TASK TO CARRY OUT: Reproduce the data exactly.

== GIVEN MATERIAL

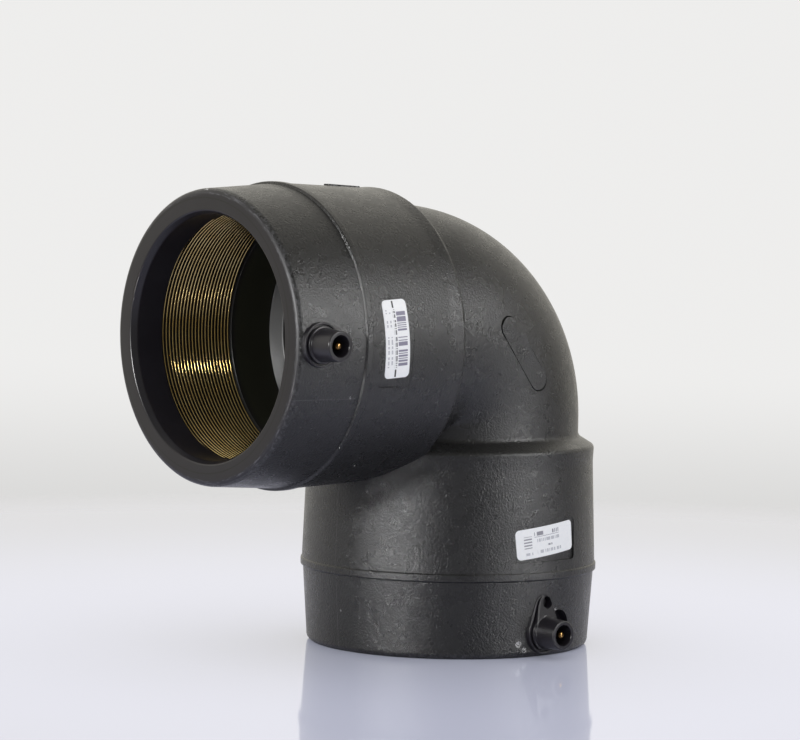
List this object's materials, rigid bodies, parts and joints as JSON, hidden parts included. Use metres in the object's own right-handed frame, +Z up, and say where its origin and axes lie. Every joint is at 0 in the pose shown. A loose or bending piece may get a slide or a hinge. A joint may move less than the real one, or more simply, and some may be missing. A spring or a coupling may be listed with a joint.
{
  "type": "electrofusion pipe elbow",
  "caption": "Black polyethylene electrofusion elbow: a quarter bend between equal sockets, with heating wire in the bores, a shrouded terminal beside each mouth, and labels.",
  "frame": {"origin": "middle of the lower socket's mouth, in the plane of the ring that the elbow stands on", "axes": "+Z up along the axis of the lower socket; -X is the way the upper socket opens; both terminals and both labels face -Y"},
  "size_m": [0.2188, 0.1524, 0.2188],
  "materials": {
    "black_polyethylene": "satin, with a fine spark-eroded grain outside and smooth faces at the mouths",
    "resistance_wire": "drawn wire, plain metal",
    "terminal_brass": "turned, plain metal",
    "label_stock": null
  },
  "bodies": {
    "root": {"elbow_body": "black_polyethylene", "heating_wire": "resistance_wire", "terminal_pin_lower": "terminal_brass", "terminal_pin_upper": "terminal_brass", "data_label": "label_stock", "barcode_label": "label_stock"}
  },
  "joints": []
}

====

SOLUTION:
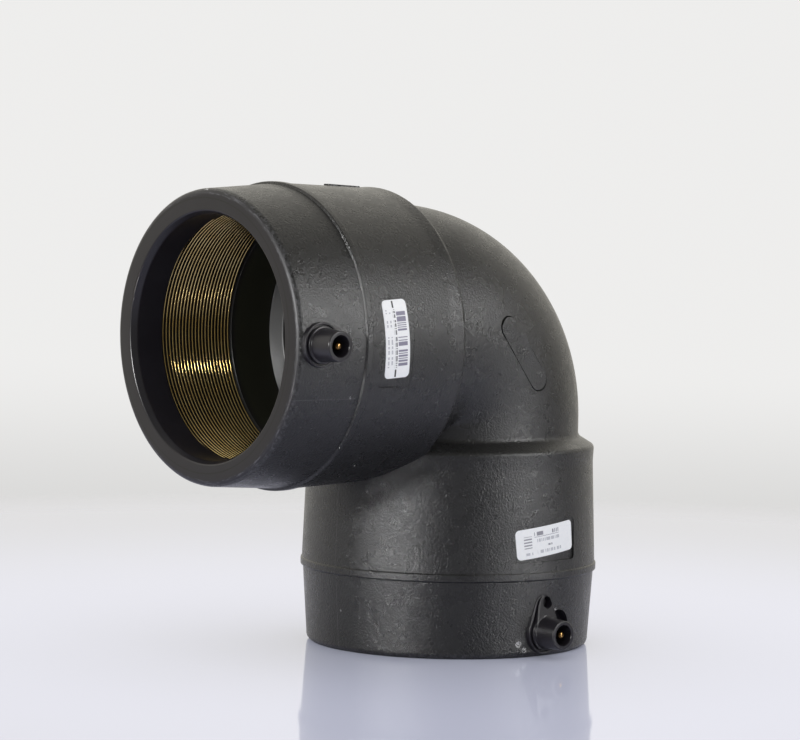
List this object's materials, rigid bodies, parts and joints as JSON, hidden parts included. Use metres in the object's own right-handed frame, +Z up, and say where its origin and axes lie. Every joint is at 0 in the pose shown. A loose or bending piece may get a slide or a hinge. A joint may move less than the real one, or more simply, and some may be missing. A spring or a coupling may be listed with a joint.
{
  "type": "electrofusion pipe elbow",
  "caption": "Black polyethylene electrofusion elbow: a quarter bend between equal sockets, with heating wire in the bores, a shrouded terminal beside each mouth, and labels.",
  "frame": {"origin": "middle of the lower socket's mouth, in the plane of the ring that the elbow stands on", "axes": "+Z up along the axis of the lower socket; -X is the way the upper socket opens; both terminals and both labels face -Y"},
  "size_m": [0.2188, 0.1524, 0.2188],
  "materials": {
    "black_polyethylene": "satin, with a fine spark-eroded grain outside and smooth faces at the mouths",
    "resistance_wire": "drawn wire, plain metal",
    "terminal_brass": "turned, plain metal",
    "label_stock": null
  },
  "bodies": {
    "root": {"elbow_body": "black_polyethylene", "heating_wire": "resistance_wire", "terminal_pin_lower": "terminal_brass", "terminal_pin_upper": "terminal_brass", "data_label": "label_stock", "barcode_label": "label_stock"}
  },
  "joints": []
}